If you own an IRA or are a participant in a qualified retirement plan, such as a 401(k), and if your retirement benefits are a factor in your estate planning then the SECURE Act can have a significant impact on how your beneficiaries receive those benefits. Every dollar paid out of the IRA or retirement plan to your beneficiary is subject to income tax just as you are subject to income tax when you receive a distribution during your lifetime. The SECURE Act, which applies to IRA and most retirement plan distributions to beneficiaries of decedents dying after December 31, 2019, affects the timing of the income taxation of those distributions.
For those individuals who are leaving retirement benefits entirely to charity, you are not affected by the SECURE Act and need read no further; there is nothing you need to do.
I am leaving my IRA to my spouse at my death. How will my spouse be affected by the SECURE Act?
The SECURE Act did not change the way benefits are payable to a surviving spouse. A spouse may still rollover the benefits to his or her own IRA and the benefits can be paid to the surviving spouse over the spouse’s life expectancy.
If my spouse predeceases me, I have named my children as the beneficiaries of my IRA. Will they be affected by the SECURE Act?
Potentially. Prior to SECURE a beneficiary could take distribution over his or her life expectancy thus deferring the income tax payable on the plan proceeds. (Of course, the beneficiary was free to take distribution at any time and would pay the tax when the benefits were received.) Under SECURE, with certain exceptions, the plan benefits must be paid out by December 31st of the year that contains the 10th anniversary of the date of death (the “10-year rule”).
If your child is a minor, however, the beneficiary may take the benefits over his or her life expectancy and upon attaining majority (generally age 18 or 21 depending on state law) the 10-year rule will apply.
I don’t want my children to receive too much too soon, so what if the IRA proceeds are payable to trusts for them?
The use of a trust to receive retirement benefits raises a number of issues.
In order for a trust to be able to maximize the period over which benefits are paid, the trust must have a “designated beneficiary”. If the trust has a designated beneficiary, it can take advantage of the 10-year rule.
A trust which receives plan benefits may be designed as either a “conduit” trust or an “accumulation” trust. A conduit trust requires that any benefit withdrawn from the IRA must be paid from the trust to the beneficiary. An accumulation trust means that when the benefits are paid from the IRA they remain in the trust subject to the terms of the trust. In either event, subject to certain exceptions, all of the benefits must be paid out of the IRA in accordance with the 10-year rule.
I want my Trustee to decide if and when to pay trust funds to the beneficiary. Will an accumulation trust still work?

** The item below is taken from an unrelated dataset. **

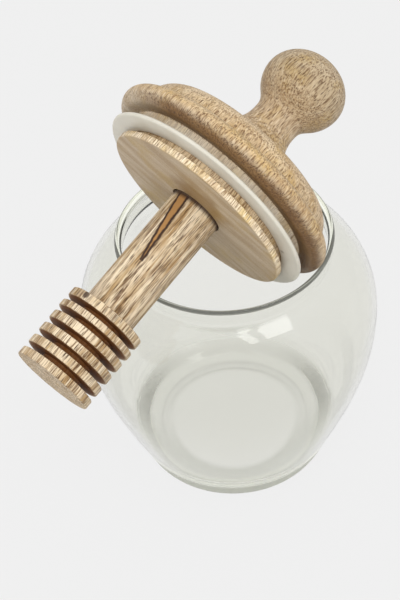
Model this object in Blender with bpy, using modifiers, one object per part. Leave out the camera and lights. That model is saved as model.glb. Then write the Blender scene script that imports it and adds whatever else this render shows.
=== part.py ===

Yes, it will, but subject to certain exceptions, the benefits must be paid out of the IRA to the trust under the 10-year rule. The income tax payable on the receipt of the benefits will be required to be paid by the trust. A trust pays federal income tax at the highest income tax bracket. So since you can no longer use the life expectancy of the designated beneficiary to make smaller payments of the IRA over a longer period of time, the accumulation trust will result in substantially accelerating the income tax.
Note that if your beneficiaries themselves are in the top income tax bracket the fact that the trust is also in the top bracket may be not significant. Also, consider the impact of state income tax.
So whether outright or in a trust, my IRA or retirement plan benefits must generally be fully withdrawn from the plan in 10 years. How must distribution be made over the 10 years?
Distributions can be made at any time, from time to time, or not at all as long as all amounts are distributed by December 31st of the year that contains the 10th anniversary of the date of death.
You have mentioned exceptions to the 10-year rule, what are they?
The SECURE Act adds a category of beneficiaries referred to as “eligible designated beneficiaries” which are eligible for the payment of benefits over his or her life expectancy. The eligible designated beneficiaries are:
- The surviving spouse;
- A minor child of the decedent;
- A disabled individual;
- A chronically ill individual;
- A beneficiary less than 10 years younger than the decedent.
Any good news?
Yes, the SECURE Act increased the starting age for required minimum distributions from 70½ to 72. The Act also removed the age cap for contributions to a traditional IRA. Under prior law an individual could not contribute to an IRA after he or she attained age 70½.
So what should I do?
Now is a good time to review your beneficiary designations to make sure they are consistent with your estate plan and to determine if your retirement plan benefits will be distributed in the manner that works best for you and your beneficiaries.
 A designated beneficiary for this purpose is determined under IRS rules and generally means that all of the beneficiaries of the trust who may receive the plan benefits must be individuals, e.g., a charity is not a designated beneficiary.
 If there is no designated beneficiary, the plan benefits must be distributed over 5 years if the participant dies before his or her required beginning date (RBD), or if the participant dies on or after the participant’s RBD, over the participant’s remaining life expectancy.